Je ne sais pas si je réduirais l’ensemble des discours cités à de simple outils de propagande, cependant son observation sur la « novlangue » et l’instrumentalisation de la science mérite réflexion, notamment face au paradoxe d’une époque revendiquant la science tout en véhiculant des discours parfois anti-scientifiques.

«Nous c’est la science» et «il existe 364 genres» semblent être des affirmations pour le moins difficile à réconcilier.

Les prochains prisonniers politiques

MBC alerte sur le risque d’une « mort sociale » infligée à ceux qui s’opposent à l’idéologie dominante. Il cite des exemples concrets, comme la censure exercée sur Nigel Farage ou les révélations des Twitter Files (p. 156, 159). Selon lui, la conformité idéologique prime désormais sur la vérité factuelle : 

« À l’exactitude factuelle se substitue la conformité idéologique » (p. 184).
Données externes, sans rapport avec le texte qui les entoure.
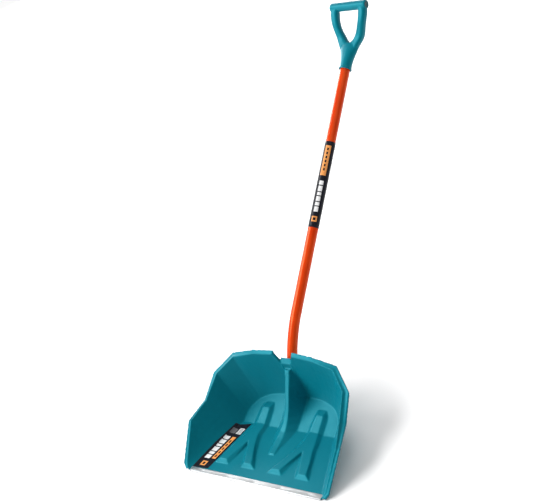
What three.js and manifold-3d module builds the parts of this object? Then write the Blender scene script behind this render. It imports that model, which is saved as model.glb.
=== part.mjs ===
// Household snow scoop with a bent aluminium shaft and a D-shaped hand grip.
// Millimetres, +Z up. X runs across the scoop, Y runs from its front edge back along the shaft.
// While the parts are drawn, the origin is the middle of the front edge, on the ground.

import * as THREE from 'three';
import { mergeVertices } from 'three/addons/utils/BufferGeometryUtils.js';
import ManifoldModule from 'manifold-3d';

const wasm = await ManifoldModule();
wasm.setup();
const { Manifold, Mesh: ManifoldMesh } = wasm;

// ---------------------------------------------------------------- driving dimensions

const GAP = 0.3;                    // air left between neighbouring pieces

// scoop
const STRIP_LENGTH = 448;           // working width, across the metal edge
const FLOOR = 4;                    // floor thickness, so the floor's top is this high
const WALL = 3;                     // wall thickness
const FRONT_HALF = 225;             // half the floor's width at the front
const CREASE_HALF = 158;            // half the floor's width where it starts to climb
const CREASE_Y = 197;               // how far back the flat floor reaches
const SLOPE = THREE.MathUtils.degToRad(20); // climb of the panel behind the crease
const ARCH_RISE = 103;              // length of that panel, up its own slope
const ARCH_POWER = 3;               // superellipse exponent of the panel's arched outline
const WALL_BULGE = 5;               // how far the side walls belly outwards
const SKIRT = 8;                    // height of the rim's outer edge
const SKIRT_WALL = 2.5;

// spine down the middle of the scoop, which houses the shaft socket
const SPINE_WALL = 3;

// raised ridges that stiffen the floor
const RIDGE_HEIGHT = 8;

// shaft
const TUBE_RADIUS = 15;
const TUBE_WALL = 1.4;
const SHAFT_BEND_RADIUS = 365;
const LOWER_ANGLE = THREE.MathUtils.degToRad(56);   // socket end, above the ground
const UPPER_ANGLE = THREE.MathUtils.degToRad(34.1); // grip end
const BEND_FOOT = { y: 326, z: 137 + FLOOR };       // where the straight socket end meets the bend
const SHAFT_FOOT = -95;             // lengths along the shaft, from the foot of the bend
const SHAFT_BEND = SHAFT_BEND_RADIUS * (LOWER_ANGLE - UPPER_ANGLE);
const COLLAR = SHAFT_BEND + 715;    // mouth of the grip
const TUBE_INSERT = 62;             // length of tube inside the grip
const LABEL_LENGTH = 254;
const LABEL_FROM_COLLAR = 222;

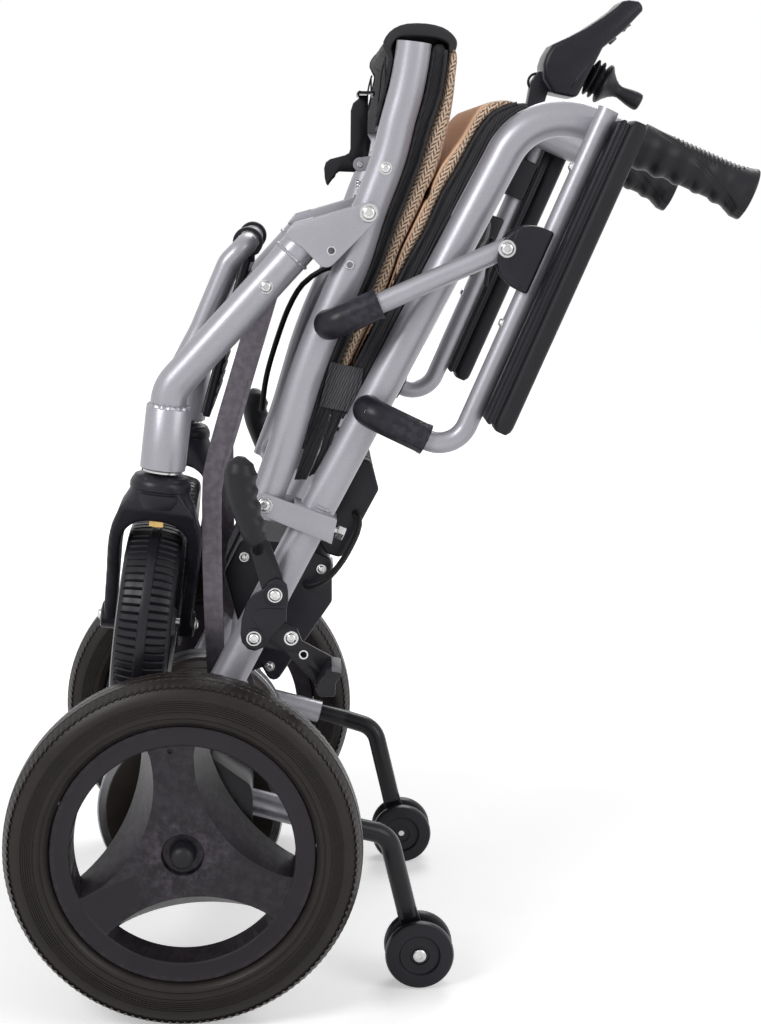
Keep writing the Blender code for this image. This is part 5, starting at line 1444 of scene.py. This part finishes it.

Il critique aussi la tolérance asymétrique des violences politiques : 

« À droite, on dissout et on interdit, même en l’absence de violence […]. À gauche, on tolère, même en présence de violence » (p. 173-174).

L’argumentation est convaincante sur les dérives de la cancel culture et la polarisation idéologique. Cependant, je demeure sur ma faim quant à l’explication sociologique des conditions d’émergence de ce deux poids deux mesures.

Un peu d’espoir ?

Ce qui m’a agréablement surpris dans ce livre, c’est sa fin, marquée par une note d’optimisme que je n’avais pas anticipée. MBC conclut en exaltant l’homme ordinaire comme le dernier bastion de résistance :

« L’homme ordinaire […] demeure à sa manière le meilleur résistant à ce régime qui rend fou, au totalitarisme qui vient et qui est déjà là » (p. 244).

Un ouvrage qui mérite d’être relu à l’aube de ce que l’on appelle désormais aux États-Unis le Peak Woke.

Peut-être, je dis bien peut-être, que MBC avait raison d’être optimiste.